In that neighborhood there was such a camaraderie of poverty- a people that hovered just above the grime of life, but hovered together. Still, admonitions came to “hold your sack in front of you, not behind you!” Indeed, a lady in front of us paused when she realized that she no longer had her wallet.

But I was so watched that I couldn’t imagine how anyone could have stolen anything from me without someone else noticing. People swarmed around us, bumped into us, gawked at us.

A shopkeeper motioned to me while addressing Aisha. “Is she a Muslim?”
“No.”
“Not yet.” He eyed me. “Why aren’t you a Muslim?”
Taken off-guard, I straightened. “Why do I need to be?”
“She prays!” Aisha inserted, intent on protecting my religious freedom.
“Who is she?”
“My sister.”
“You’re short and she’s tall. How can you be sisters?”
I cleared my throat. “She is like our mother and I am like our father.”
Then Aisha and I giggled together, and the shopkeeper gave an irritated but irrepressible grin.

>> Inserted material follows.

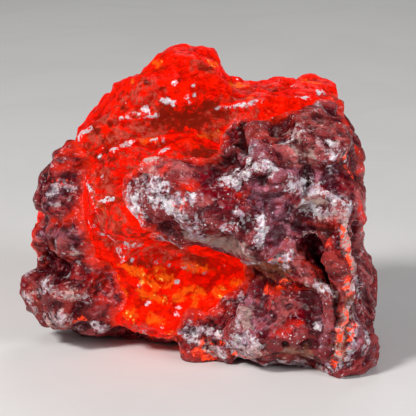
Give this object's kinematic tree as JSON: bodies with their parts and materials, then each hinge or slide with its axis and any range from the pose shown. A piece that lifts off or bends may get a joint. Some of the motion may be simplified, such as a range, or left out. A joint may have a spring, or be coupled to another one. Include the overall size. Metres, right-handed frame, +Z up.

Another lady stopped us and Aisha proudly told her that I was getting a djellaba made by a local tailor.
“Is she a Muslim?”
“No.”
“Does she pray?”
“Yes.”
“Does she fast?”
“Yes, she fasts.”
“Well then, what does it matter what she is?”

I spoke up then, but the lady was more interested in the fact that I was speaking her dialect than in what I had to say. And she walked away, still convinced that my good deeds gave me a good shot at paradise.

The sundown prayer call sounded. Aisha kissed me goodbye and tucked me into a taxi, even while insisting that I stay for tea.

I stared out the window at the sunset on the way home, pensive and full. It was one of those days that I would like to store in my pocket and pull out when I get lonesome for these people.